- Born: 5 June 1882/83 Eastbourne, Sussex, England
- Died: 27 May 1967 Haywards Heath, Sussex, England

= Cicely Ethel Wilkinson =

British pioneer pilot

Cicely Ethel Wilkinson (5 June 1882 – 27 May 1967) was a British pioneer pilot and was possibly the only woman to qualify as a pilot in Britain during the First World War. She also served as chauffeur for the French Red Cross and was possibly employed as an ambulance driver on the Western Front during the war.

== Personal life ==
Cicely Ethel Wilkinson (née Cardwell) was born in Eastbourne, Sussex on 5 June 1882/1883 to Colonel William Alexander Cardwell and Lilian Cardwell (née Brodie). Wilkinson's 1939 register booklet lists her date of birth as 5 June 1882 but her marriage certificate suggests she was born in 1883/1884 (probably 1883); furthermore, her aviation certificate gives her date of birth as 5 June 1888. On 12 October 1903 and aged 20, Wilkinson married Henry Edward Thornton Wilkinson. In 1911, Wilkinson and her husband were living in Malton, Yorkshire, where their occupation in the 1911 census was described as "private means". In 1919, Wilkinson petitioned the British Divorce Court for the restitution of her conjugal rights with her husband; they were still living together in 1939.

== First World War ==
Between April and October 1915, Wilkinson served as a chauffeur for the British Committee of the French Red Cross and may also have served as an ambulance driver on the Western Front. On 11 September 1916, Wilkinson qualified as a pilot in a Caudron biplane at the Beatty School at Hendon Aerodrome for which she received Royal Aero Club Aviator Certificate number 3522. She was possibly the only woman to qualify as a pilot in Britain during the First World War. In 1918, she wrote Pers libres poems, published by New Line Press. After the war, Wilkinson was awarded the British War Medal and British Victory Medal in recognition of her wartime service.

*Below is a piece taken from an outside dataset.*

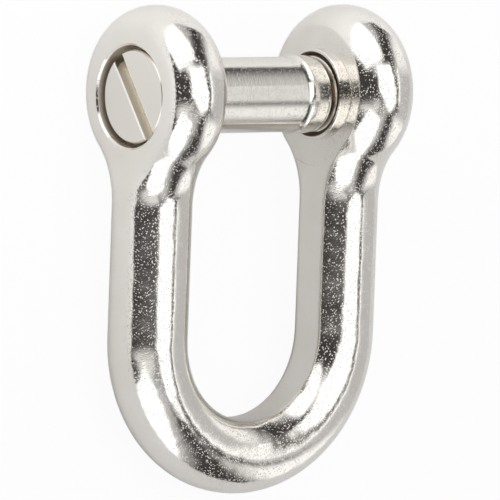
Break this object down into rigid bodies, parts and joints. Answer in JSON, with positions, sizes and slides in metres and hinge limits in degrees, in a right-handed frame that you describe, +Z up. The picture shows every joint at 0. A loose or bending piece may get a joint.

Cicely's brother Hugh Brodie Cardwell, a Captain in the Royal Field Artillery, was killed in action on 9 August 1918 and is buried at St. Sever Cemetery, Rouen.

== Later life ==
Wilkinson's wartime interest in automobiles continued into peacetime. Between 1937 and 1938, "the intrepid Mrs Wilkinson", then of St Minver, Cornwall, was the owner of an Aston Martin 2.0-Litre 15/98 Tourer, sold to her by Lancelot Prideaux-Brune. Wilkinson would have been a relatively rare female driver of a powerful luxury car.

Wilkinson died in Haywards Heath, Sussex on 27 May 1967 at the Brooklands Nursing Home.